Last chance to catch these limited run shows
Bat Out of Hell, Peacock Theatre, Sadler Wells Holborn
If you want to watch a worldwide hit musical with a number of prestigious awards to its credit and 50 million copies of this best-selling album sold to date, Bat Out of Hell - an epic tale of love, passion, youth, rebellion and an electrifying rollercoaster ride of emotion - is on a limited run until 1 April 2023.
To Kill A MockingBird, Gielgud Theatre
If you haven't watched it yet, you have until 20 May 2023 to catch this iconic, unmissable classic. Aaron Sorkin's adaptation of Harper Lee's To Kill A Mockingbird is a play packed with heightened emotion, moral quandaries and heart-wrenching tragedy. Each actor in this show is spectacular and deserves a standing ovation for their distinctive performances. A state-of-the-nation play that rivetingly exposes the cultural zeitgeist in 1936, a period that is especially significant because it is caught between a rock and a hard place (the Great Depression just a few years before, and the Second World War to follow shortly after). For more of the bee's rants and reflections on this story, check out the bee's review of To Kill A Mockingbird.
The Ocean at the End of the Lane (on tour)
Adapted from the lovely eponymous novel by Neil Gaiman (which, by the way, was voted Book of the Year in the British National Book Awards), this National Theatre production of The Ocean at the End of the Lane is one of the bee's favourite plays in London. The bee watched it back in December 2021 in London at the Duke of York's Theatre, just days before the production concluded its run. Having squinted at the stage from an awful grand circle seat with half the stage obstructed from view, the bee has waited a long while for a redemption viewing, and is thrilled that the show is coming back to London, playing at the New Wimbledon Theatre from 11 through 15 April 2023 as part of its UK tour. Unmissable, this is an epic tale of fantasy, memory, dreams, imagination and a childlike sense of unbounded possibility.
Top Off West End picks
The bee's Off West End and fringe theatre watchlist, in no particular order.
Accidental Death of an Anarchist, Lyric Hammersmith
As the title suggest, an anarchist has fallen to his death, supposedly accidentally. The play depicts a riotous satire of the police investigation that follows, exposing the myriad ways in which the institution is compromised and in free-fall.

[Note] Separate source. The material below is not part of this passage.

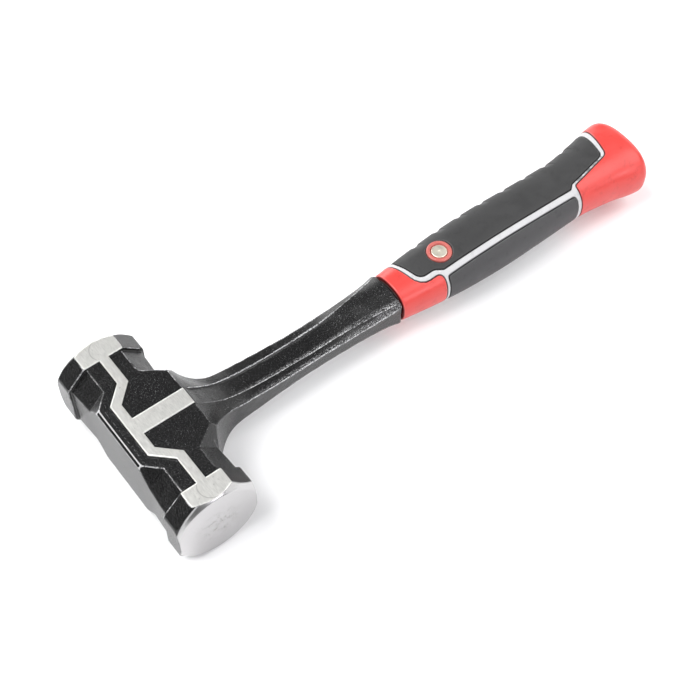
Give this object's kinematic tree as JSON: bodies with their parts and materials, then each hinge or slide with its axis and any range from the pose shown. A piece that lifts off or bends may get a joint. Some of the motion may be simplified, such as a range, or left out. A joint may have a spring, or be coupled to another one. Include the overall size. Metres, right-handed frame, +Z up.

Guys and Dolls, Bridge Theatre
A blockbuster hit musical about Broadway, set in Broadway, the current revival of the 1950s musical Guys and Dolls at Bridge Theatre is being marketed as "immersive" (the bee does not know what that means, but it sees that there are standing tickets for those who want to be fully "immersed" into the experience, sort of like a splash zone in a theme park). Intrigued?
Brilliant Jerks, Southwark Playhouse Borough
A young entrepreneur starts an app that will become a multi-billion dollar ride-hailing firm in under a decade, with operations in hundreds of cities around the world. Does the company become what it is today because of, or despite, the delusions of grandeur suffered by its founder-CEO? Bearing heavy resemblance to the story of Uber, Brilliant Jerks is a beautifully layered narrative about the stories of three employees of this company - a driver, a programmer and the CEO himself - and how their life circumstances collide with their work.
Sugar Coat, Southwark Playhouse Borough
The official description calls it "feminist pop-punk" and states this musical is about "love, loss and lubrication" with "unapologetically badass feminism". Further, the format of the show is such that audience members are able to leave and come back as they please, even in the middle of the performance. Naturally, the bee's curiosity was piqued. It is a bold experiment and the bee looks forward to it.
People change over the years but most people still retain a core blueprint of themselves. Or do they? If you have ever encountered the difficulty of reconciling your memory of a loved one with what they are today, you may appreciate Akedah, a story of a woman reconnecting with her sister after three years only to discover that a massive reconciliation is needed between her sister and her memory of her sister.